## What you should do
Your task is to return, exactly, the run of lines starting at the line holding "boxes = [solid.bounding_box()" and ending at the line holding "shown = obj.evaluated_get(depsgraph)", both ends included and no other lines.

——

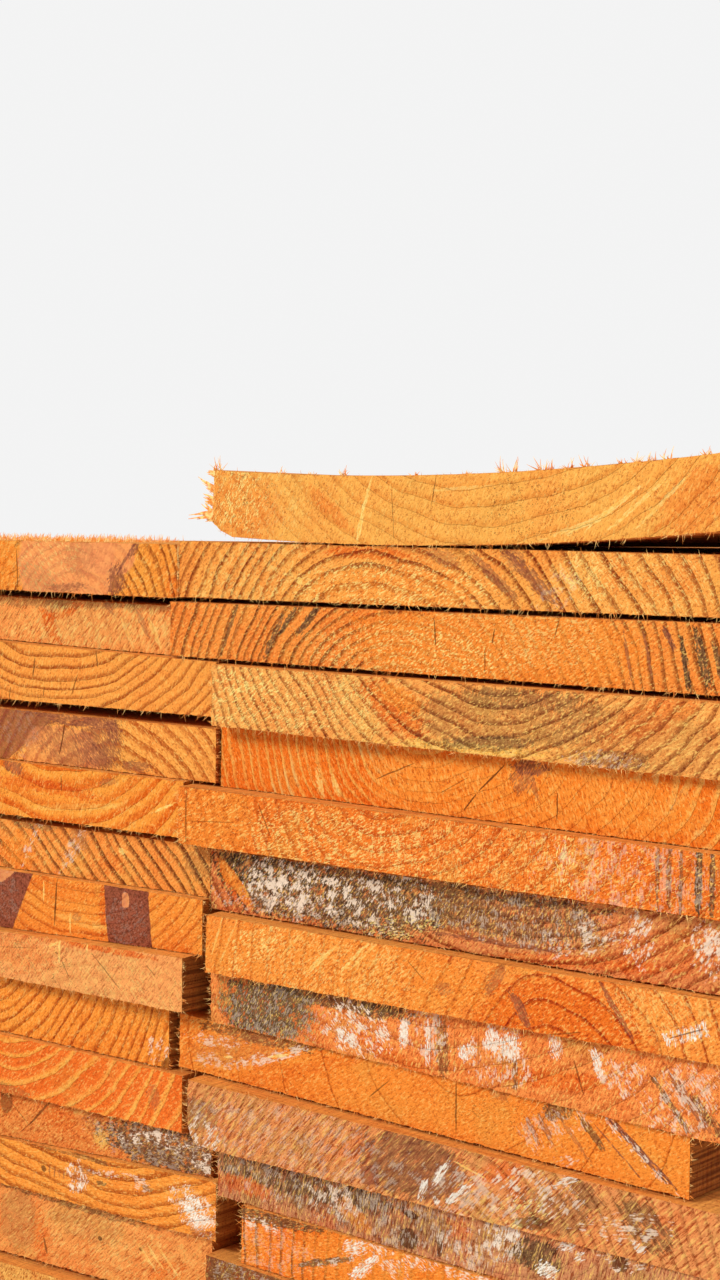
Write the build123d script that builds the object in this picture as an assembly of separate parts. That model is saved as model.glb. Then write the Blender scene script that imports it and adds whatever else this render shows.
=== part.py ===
from build123d import *
from dataclasses import dataclass
import math
import os

# A stack of rough-sawn boards, two columns wide, with one loose cupped board on top.
# Millimetres. X runs across the boards, +Y along them away from the shown ends, Z up.
# Each board rests on the boards below it: the heights are worked out from the bottom up.

# The stock
BOARD_LENGTH = 2440.0
STOCK_WIDTH = 270.0
STOCK_THICKNESS = 25.0
REST_GAP = 0.2          # air left between a board and what it rests on
SIDE_GAP = 0.6          # least air between the two boards of one layer

# The loose top board, which has cupped upwards at both edges
TOP_WIDTH = 286.0
TOP_THICKNESS = 28.5
TOP_CUP_RADIUS = 1650.0
TOP_LEFT_EDGE = 8.0     # from the joint line
TOP_LOW_LINE = 98.0     # where the cup touches the board below, from the joint line
TOP_PROUD = 2.0
TOP_FAR_TRIM = 14.0
TOP_WANE_RISE = 6.0     # bark edge missing from its lower left corner
TOP_WANE_RUN = 13.0
TOP_WANE_BULGE = 2.0    # how far the middle of that rounded corner stays from the underside

# The worn lower corner of one board of the right column
ROUNDED_LAYER = 10
ROUNDED_RADIUS = 9.0


@dataclass
class Board:
    """One board: sizes in its section, how it curves, and where its two ends stand."""

    joint: float            # its edge beside the other column, from the joint line
    wider: float            # how much wider than the stock it was sawn
    inner_thicker: float    # how much thicker than the stock it is at the joint edge
    outer_thicker: float    # the same at the outer edge
    lift: float = 0.0       # how far its ends curve up from its middle
    proud: float = 0.0      # how far the shown end stands out, at the joint edge
    skew: float = 0.0       # how much less it stands out at the outer edge
    trim: float = 0.0       # how much shorter than the stock length it was cut
    side: int = 1           # 1 in the right column, -1 in the left one
    low_inner: float = 0.0  # height of its underside at the joint edge, mid-length
    low_outer: float = 0.0

    def __post_init__(self):
        self.width = STOCK_WIDTH + self.wider
        self.inner = STOCK_THICKNESS + self.inner_thicker
        self.outer = STOCK_THICKNESS + self.outer_thicker

    def outer_x(self):
        return self.joint + self.side * self.width

    def left(self):
        return min(self.joint, self.outer_x())

    def right(self):
        return max(self.joint, self.outer_x())

    def across(self, x):
        """How far x lies from the joint edge towards the outer one, as a share of the width."""
        return (x - self.joint) * self.side / self.width

    def underside(self, x):
        return self.low_inner + (self.low_outer - self.low_inner) * self.across(x)

    def thickness(self, x):
        return self.inner + (self.outer - self.inner) * self.across(x)

    def top(self, x):
        return self.underside(x) + self.thickness(x)

    def near_end(self, x):
        return -BOARD_LENGTH / 2 - self.proud + self.skew * self.across(x)

    def far_end(self, x):
        return BOARD_LENGTH / 2 - self.proud - self.trim

    def curve(self, y):
        """Lift of the board at the length position y."""
        return self.lift * (2 * y / BOARD_LENGTH) ** 2


# From the top layer down. Thicknesses vary as rough-sawn stock does.
LEFT_COLUMN = [
    Board(joint=-13.2, wider=-14, inner_thicker=-0.6, outer_thicker=-1.6, lift=2.6, proud=1, trim=3),
    Board(joint=-19.6, wider=-12, inner_thicker=-2.4, outer_thicker=-5.6, proud=-6, trim=6),
    Board(joint=10.6, wider=6, inner_thicker=-0.6, outer_thicker=6, lift=3.8, skew=-1, trim=-4),
    Board(joint=7.8, wider=13, inner_thicker=-0.8, outer_thicker=-0.8, proud=-3, skew=-2, trim=5),
    Board(joint=-8.0, wider=-10, inner_thicker=0.6, outer_thicker=2.2, lift=2.8, proud=1, trim=-9),
    Board(joint=3.2, wider=0, inner_thicker=-2.2, outer_thicker=-1, proud=-5, skew=-3, trim=2),
    Board(joint=3.4, wider=11, inner_thicker=0, outer_thicker=7, trim=8),
    Board(joint=-1.0, wider=-6, inner_thicker=-0.2, outer_thicker=-5.4, proud=8, skew=3, trim=-6),
    Board(joint=-18.7, wider=-15, inner_thicker=4.4, outer_thicker=3, lift=0.6, proud=-2, trim=11),
    Board(joint=-7.4, wider=-4, inner_thicker=1.2, outer_thicker=6, lift=0.4, proud=1, trim=1),
    Board(joint=6.2, wider=-2, inner_thicker=-6.6, outer_thicker=0.6, proud=-4, skew=-1, trim=-3),
    Board(joint=12.2, wider=7, inner_thicker=2, outer_thicker=-5.6, lift=1.5, proud=-1, trim=4),
    Board(joint=6.4, wider=-2, inner_thicker=7.6, outer_thicker=11.4, lift=1.4, proud=-5, trim=-5),
    Board(joint=-5.0, wider=-4, inner_thicker=2, outer_thicker=-4.4, proud=2, trim=7),
    Board(joint=2.0, wider=0, inner_thicker=0.6, outer_thicker=-3, proud=-2, trim=0),
]
RIGHT_COLUMN = [
    Board(joint=-12.2, wider=14, inner_thicker=0.2, outer_thicker=-2.2, lift=3.2, proud=1, skew=1, trim=-5),
    Board(joint=-18.6, wider=15, inner_thicker=-0.6, outer_thicker=1.6, lift=1.6, trim=9),
    Board(joint=12.0, wider=-3, inner_thicker=2, outer_thicker=3.6, proud=5, skew=3, trim=2),
    Board(joint=8.6, wider=-7, inner_thicker=2.4, outer_thicker=1, lift=0.6, proud=-5, skew=-2, trim=-7),
    Board(joint=-6.5, wider=13, inner_thicker=0.8, outer_thicker=-1, lift=1.2, proud=6, skew=3, trim=4),
    Board(joint=4.2, wider=-1, inner_thicker=1.6, outer_thicker=2.6, lift=0.5, proud=-4, skew=-2, trim=10),
    Board(joint=9.9, wider=1, inner_thicker=0.8, outer_thicker=-1.2, proud=5, skew=3, trim=-2),
    Board(joint=7.4, wider=-7, inner_thicker=-2, outer_thicker=5, proud=-1, trim=5),
    Board(joint=-14.5, wider=-4, inner_thicker=-0.4, outer_thicker=-1.2, lift=0.8, proud=-4, skew=-1, trim=-8),
    Board(joint=0.4, wider=9, inner_thicker=1.8, outer_thicker=0, proud=6, skew=6, trim=3),
    Board(joint=12.8, wider=-5, inner_thicker=-2, outer_thicker=-1.6, proud=-1, trim=6),
    Board(joint=28.3, wider=-14, inner_thicker=1, outer_thicker=1, lift=0.9, trim=-1),
    Board(joint=9.0, wider=-8, inner_thicker=3.6, outer_thicker=3.4, lift=0.8, proud=2, trim=8),
    Board(joint=-1.4, wider=-2, inner_thicker=2.8, outer_thicker=1.4, proud=-3, trim=-4),
    Board(joint=4.4, wider=2, inner_thicker=0.6, outer_thicker=0.4, proud=2, trim=2),
]


def carried_height(board, lower, x):
    """Lowest height for the middle of board's underside at x that clears the lower board."""
    ends = [(board.near_end(x), lower.near_end(x)), (board.far_end(x), lower.far_end(x))]
    overlap = [min(abs(a), abs(b)) for a, b in ends]
    rise = max(lower.curve(y) - board.curve(y) for y in overlap)
    return lower.top(x) + max(0.0, rise) + REST_GAP


def rest(board, below):
    """Lay a board on the boards below it, on the two points that carry its middle."""
    seats = []
    for lower in below:
        start = max(board.left(), lower.left())
        end = min(board.right(), lower.right())
        if end > start:
            seats += [(x, carried_height(board, lower, x)) for x in (start, end)]
    middle = (board.left() + board.right()) / 2
    left_seats = [seat for seat in seats if seat[0] <= middle]
    right_seats = [seat for seat in seats if seat[0] > middle]
    # of all the lines through one seat on each side, the board lies on the highest at its middle
    best = None
    for xa, za in left_seats:
        for xb, zb in right_seats:
            slope = (zb - za) / (xb - xa)
            height = za + slope * (middle - xa)
            if best is None or height > best[0]:
                best = (height, slope)
    height, slope = best
    board.low_inner = height + slope * (board.joint - middle)
    board.low_outer = height + slope * (board.outer_x() - middle)


def stack_layers():
    """Set every board's height, from the bottom layer up. Returns the layers, bottom first."""
    for board in LEFT_COLUMN:
        board.side = -1
    layers = list(zip(LEFT_COLUMN, RIGHT_COLUMN))[::-1]
    for left, right in layers:
        # the boards of one layer never run into each other
        left.joint = min(left.joint, right.joint - SIDE_GAP)
    for below, layer in zip(layers, layers[1:]):
        for board in layer:
            rest(board, below)
    return layers


def side_profile(board, x):
    """Closed outline of a board's side at x, curved along its length."""
    y0, y1 = board.near_end(x), board.far_end(x)
    # the middle control point that makes each edge the parabola of Board.curve
    pull = board.lift * (2 / BOARD_LENGTH) ** 2 * y0 * y1

    def long_edge(z):
        points = [(x, y0, z + board.curve(y0)), (x, (y0 + y1) / 2, z + pull), (x, y1, z + board.curve(y1))]
        return Edge.make_bezier(*points)

    under = long_edge(board.underside(x))
    over = long_edge(board.top(x))
    near = Edge.make_line(under @ 0, over @ 0)
    far = Edge.make_line(under @ 1, over @ 1)
    return Wire([under, far, over, near])


def sawn_end(board, stock):
    """Trim the shown end of a straight board to its own, slightly unsquare, saw cut."""
    x0, x1 = board.left(), board.right()
    corner = Vector(x0, board.near_end(x0), 0)
    along = Vector(x1, board.near_end(x1), 0) - corner
    cut = Plane(origin=corner, x_dir=along, z_dir=Vector(0, 0, 1).cross(along))
    return split(stock, bisect_by=cut, keep=Keep.TOP)


def straight_board(board):
    """A board that lies straight: its section drawn out along Y and sawn at the shown end."""
    start = min(board.near_end(board.left()), board.near_end(board.right()))
    corners = [
        (board.left(), start, board.underside(board.left())),
        (board.right(), start, board.underside(board.right())),
        (board.right(), start, board.top(board.right())),
        (board.left(), start, board.top(board.left())),
    ]
    section = make_face(Polyline(*corners, close=True))
    stock = extrude(section, amount=board.far_end(0) - start, dir=(0, 1, 0))
    return sawn_end(board, stock) if board.skew else stock


def curved_board(board):
    """A board whose ends curve up: ruled between the outlines of its two sides."""
    sides = [side_profile(board, x) for x in (board.left(), board.right())]
    return Solid.make_loft(sides, ruled=True)


def worn_corner(board, solid):
    """Round the lower edge on the left of a straight board."""
    def place(edge):
        return edge.center().X + edge.center().Z
    edge = min(solid.edges().filter_by(Axis.Y), key=place)
    return fillet(edge, ROUNDED_RADIUS)


def top_board(seat):
    """The loose board: a band between two arcs that touches the board below along one line."""
    inner_radius = TOP_CUP_RADIUS - TOP_THICKNESS
    start_angle = (TOP_LEFT_EDGE - TOP_LOW_LINE) / TOP_CUP_RADIUS
    end_angle = start_angle + TOP_WIDTH / TOP_CUP_RADIUS
    near = -BOARD_LENGTH / 2 - TOP_PROUD
    slope = math.atan2(seat.top(seat.right()) - seat.top(seat.left()), seat.right() - seat.left())
    touch = carried_height(Board(TOP_LEFT_EDGE, 0, 0, 0, proud=TOP_PROUD), seat, TOP_LOW_LINE)
    centre_x = TOP_LOW_LINE - TOP_CUP_RADIUS * math.sin(slope)
    centre_z = touch + TOP_CUP_RADIUS * math.cos(slope)

    def on_arc(angle, radius):
        turn = angle + slope
        return Vector(centre_x + radius * math.sin(turn), near, centre_z - radius * math.cos(turn))

    middle = (start_angle + end_angle) / 2
    wane_angle = start_angle + TOP_WANE_RUN / TOP_CUP_RADIUS
    wane_end = on_arc(start_angle, TOP_CUP_RADIUS - TOP_WANE_RISE)
    wane_middle = on_arc((start_angle + wane_angle) / 2, TOP_CUP_RADIUS - TOP_WANE_BULGE)
    under = ThreePointArc(on_arc(wane_angle, TOP_CUP_RADIUS), on_arc(middle, TOP_CUP_RADIUS),
                          on_arc(end_angle, TOP_CUP_RADIUS))
    right_edge = Line(under @ 1, on_arc(end_angle, inner_radius))
    over = ThreePointArc(right_edge @ 1, on_arc(middle, inner_radius), on_arc(start_angle, inner_radius))
    left_edge = Line(over @ 1, wane_end)
    wane = ThreePointArc(wane_end, wane_middle, under @ 0)
    section = make_face(Curve() + [under, right_edge, over, left_edge, wane])
    return extrude(section, amount=BOARD_LENGTH - TOP_FAR_TRIM, dir=(0, 1, 0))


def board_solid(board, worn=False):
    solid = curved_board(board) if board.lift else straight_board(board)
    return worn_corner(board, solid) if worn else solid


def build():
    """All the boards by name, with the origin under the middle of the stack."""
    layers = stack_layers()
    solids = {}
    for number, layer in enumerate(reversed(layers), start=1):
        for side_name, board in zip(("left", "right"), layer):
            worn = side_name == "right" and number == ROUNDED_LAYER
            solids[f"{side_name}_board_{number:02d}"] = board_solid(board, worn)
    solids["top_board"] = top_board(RIGHT_COLUMN[0])

    boxes = [solid.bounding_box() for solid in solids.values()]
    middle_x = (min(box.min.X for box in boxes) + max(box.max.X for box in boxes)) / 2
    middle_y = (min(box.min.Y for box in boxes) + max(box.max.Y for box in boxes)) / 2
    shift = Location((-middle_x, -middle_y, 0))
    print(f"joint line at x = {-middle_x:.3f}, end plane at y = {-middle_y - BOARD_LENGTH / 2:.3f}")
    return {name: shift * solid for name, solid in solids.items()}


os.makedirs("parts", exist_ok=True)
for name, solid in build().items():
    export_step(solid, f"parts/{name}.step")
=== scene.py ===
import logging
import math
from collections.abc import Callable
from dataclasses import dataclass, field
from enum import Enum

import bmesh
import bpy
from mathutils import Matrix, Vector


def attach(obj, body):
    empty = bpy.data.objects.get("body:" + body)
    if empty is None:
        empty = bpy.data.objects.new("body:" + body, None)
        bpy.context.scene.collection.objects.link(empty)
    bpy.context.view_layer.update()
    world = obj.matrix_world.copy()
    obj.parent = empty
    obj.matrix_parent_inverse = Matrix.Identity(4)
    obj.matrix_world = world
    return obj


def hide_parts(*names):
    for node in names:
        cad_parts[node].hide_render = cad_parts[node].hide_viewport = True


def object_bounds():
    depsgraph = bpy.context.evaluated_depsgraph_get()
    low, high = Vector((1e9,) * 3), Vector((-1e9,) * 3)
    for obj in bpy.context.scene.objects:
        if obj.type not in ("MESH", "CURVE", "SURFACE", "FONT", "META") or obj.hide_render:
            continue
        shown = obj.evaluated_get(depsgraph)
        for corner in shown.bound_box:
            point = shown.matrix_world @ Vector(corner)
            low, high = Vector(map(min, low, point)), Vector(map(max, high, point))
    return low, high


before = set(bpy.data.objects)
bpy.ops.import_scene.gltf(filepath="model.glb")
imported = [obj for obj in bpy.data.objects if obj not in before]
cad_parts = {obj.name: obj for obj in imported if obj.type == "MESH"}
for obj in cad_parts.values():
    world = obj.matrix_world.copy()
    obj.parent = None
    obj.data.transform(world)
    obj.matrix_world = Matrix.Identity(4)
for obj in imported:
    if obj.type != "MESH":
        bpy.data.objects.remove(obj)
CAD_LOW, CAD_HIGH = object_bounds()

LOG = logging.getLogger("lumber")

# Lengths are in metres, except in finishes, where places and sizes on the shown ends are in millimetres,
# x from the line between the two columns and z from the top of the right column.
MM = 0.001
JOINT_X = -8.009
END_Y = -1222.0
COLUMN_TOP_Z = 398.75
ROOT = "root"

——

## Solution
    boxes = [solid.bounding_box() for solid in solids.values()]
    middle_x = (min(box.min.X for box in boxes) + max(box.max.X for box in boxes)) / 2
    middle_y = (min(box.min.Y for box in boxes) + max(box.max.Y for box in boxes)) / 2
    shift = Location((-middle_x, -middle_y, 0))
    print(f"joint line at x = {-middle_x:.3f}, end plane at y = {-middle_y - BOARD_LENGTH / 2:.3f}")
    return {name: shift * solid for name, solid in solids.items()}


os.makedirs("parts", exist_ok=True)
for name, solid in build().items():
    export_step(solid, f"parts/{name}.step")
=== scene.py ===
import logging
import math
from collections.abc import Callable
from dataclasses import dataclass, field
from enum import Enum

import bmesh
import bpy
from mathutils import Matrix, Vector


def attach(obj, body):
    empty = bpy.data.objects.get("body:" + body)
    if empty is None:
        empty = bpy.data.objects.new("body:" + body, None)
        bpy.context.scene.collection.objects.link(empty)
    bpy.context.view_layer.update()
    world = obj.matrix_world.copy()
    obj.parent = empty
    obj.matrix_parent_inverse = Matrix.Identity(4)
    obj.matrix_world = world
    return obj


def hide_parts(*names):
    for node in names:
        cad_parts[node].hide_render = cad_parts[node].hide_viewport = True


def object_bounds():
    depsgraph = bpy.context.evaluated_depsgraph_get()
    low, high = Vector((1e9,) * 3), Vector((-1e9,) * 3)
    for obj in bpy.context.scene.objects:
        if obj.type not in ("MESH", "CURVE", "SURFACE", "FONT", "META") or obj.hide_render:
            continue
        shown = obj.evaluated_get(depsgraph)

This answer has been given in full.